Now whether or not it should become a framework is another matter.

About joins in subscriptions, other than the community package Publish Composite, there is an officially supported alternative yet very poorly documented or mentioned, using the Spacebars layer: It is the template helper argument feature, which is in my opinion must more reliable and developer friendly, you can read about it here: https://www.discovermeteor.com/blog/spacebars-secrets-explor...

A typical example would be to display a "post" with comments from two different collections:

Template: <template name="posts"> {{#each post}} {{title}} {{body}} {{#each comment _id}} {{username}} {{body}} {{/each}} {{/each}} </template>

Helpers definition: Template.posts.helpers({ post:function(){ return Posts.find(); }, comment:function(post_id){ return Comments.find({post_id: post_id}); } })

A little older but not dated is https://github.com/softwarerero/meteor-accounts-t9n that started as a translation of the meteor basic packages and it is easy to add translations for an application. Currently it comes with 24 translations of standard meteor packages. We have not implemente international date and calendar support so it is not a real i18n solution, just translation. But it works in many production projects, which answers the original question indirectly.
Spoken like a true person who spent an hour investigating the platform and then moved on. All of the issues you've pointed out are solved using third-party packaging.
Please see the other replies I made.
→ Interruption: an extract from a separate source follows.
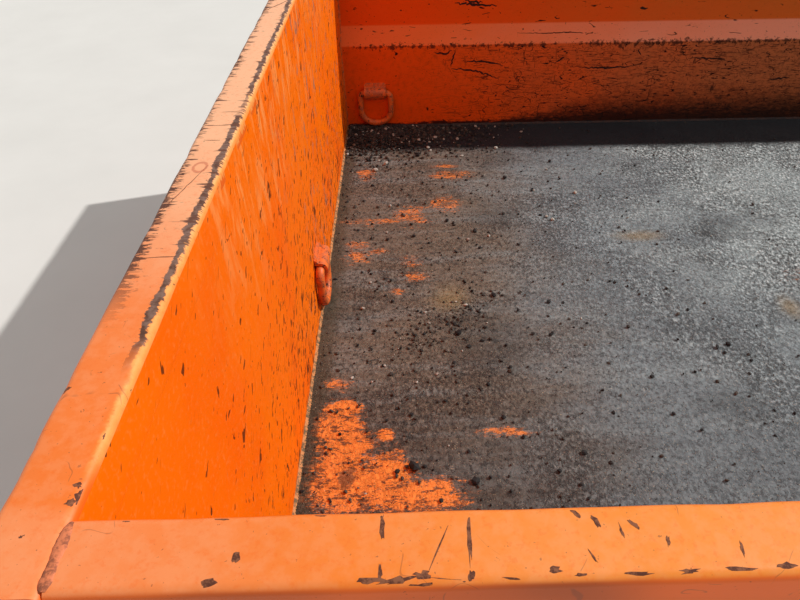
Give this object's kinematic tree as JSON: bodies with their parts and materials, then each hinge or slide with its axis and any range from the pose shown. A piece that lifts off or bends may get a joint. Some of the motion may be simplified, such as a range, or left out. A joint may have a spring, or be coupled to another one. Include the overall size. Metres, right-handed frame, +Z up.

I'm aware of all those plugins, but I'm concerned about the official support they (don't) receive.
Heh Alex — the Meteor posse has arrived to this thread (I'm a big Meteor fan too!) I'll echo some of the others, that any issues with Meteor being ready for primetime don't have to do with the issues you cited, but more around being unproven to scale at high traffic (also not disproven).

I've been using Meteor since early 2013 on all my web projects, and for me the core team goes to the correct feature depth — there's 4000+ packages on Atomosphere — it'd be really hard to determine how deep they should go pulling things into the core.
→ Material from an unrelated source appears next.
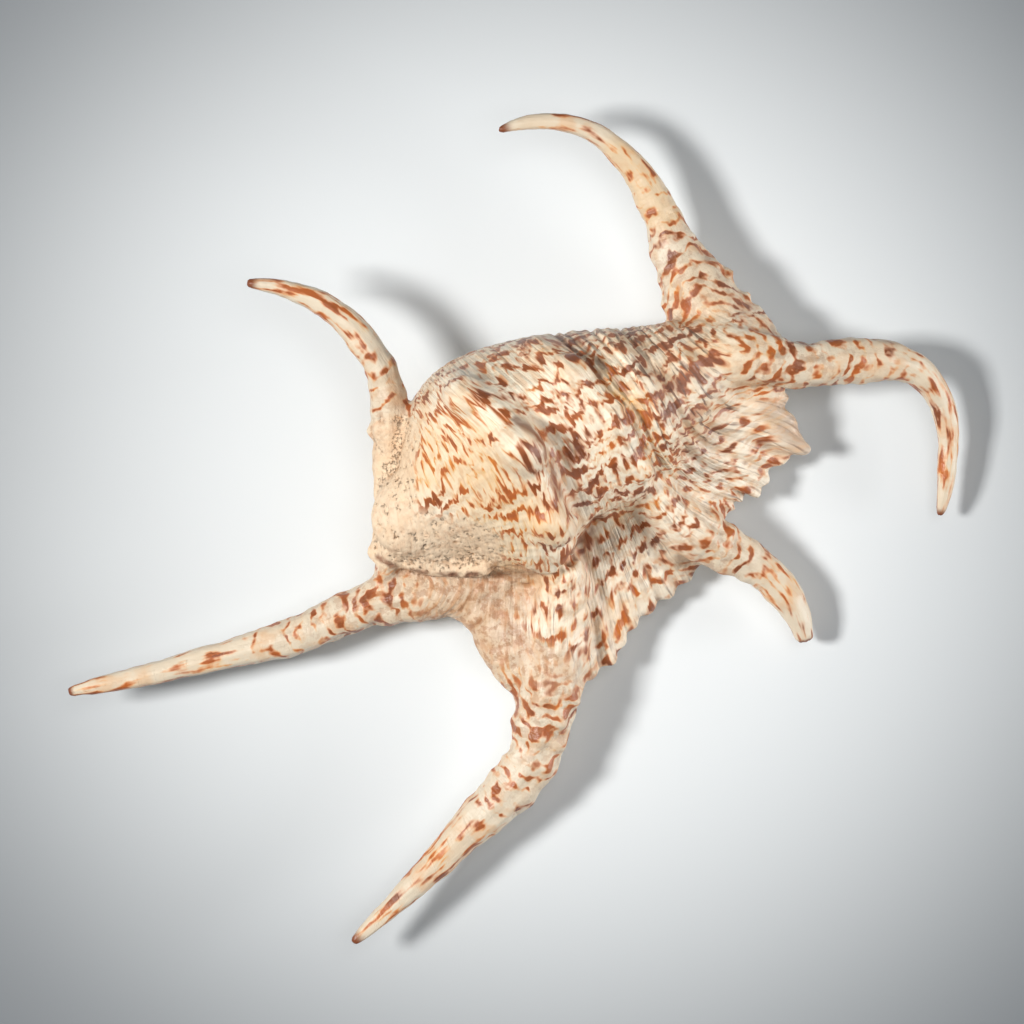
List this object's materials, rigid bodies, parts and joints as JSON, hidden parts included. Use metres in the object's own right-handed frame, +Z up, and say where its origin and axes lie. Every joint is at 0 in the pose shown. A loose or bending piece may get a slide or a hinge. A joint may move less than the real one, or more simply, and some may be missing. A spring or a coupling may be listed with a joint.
{
  "type": "spider conch shell",
  "caption": "Flame-mottled sea shell with a knobbed body, a flared scalloped lip and curved hollow-rooted digits, lying aperture down.",
  "frame": {"origin": "on the surface the shell lies on, below the middle of its bounding box", "axes": "+X along the coiling axis towards the siphonal canal, +Y away from the flared lip, +Z up"},
  "size_m": [0.2424, 0.1644, 0.0659],
  "materials": {
    "shell": "semi-gloss cream porcelain-like shell with rust-brown flame marks"
  },
  "bodies": {
    "root": {"shell": "shell"}
  },
  "joints": []
}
Not sure what you mean by "official"? As of 0.9.0, MDG hosts all the 3rd party packages on the "official" Meteor Package Server. (https://www.meteor.com/blog/2014/08/26/meteor-090-new-packag...)

I guess you want every package to start with "mrt:"?

Why does it need to be official?
Plugins can and do work well some of the time. Other times they don't.

If something has been brought into the main package, its usually a sign of maturity, and stability and usefulness to a large number of people.

I guess money and a degree from MIT makes the code look/smell better?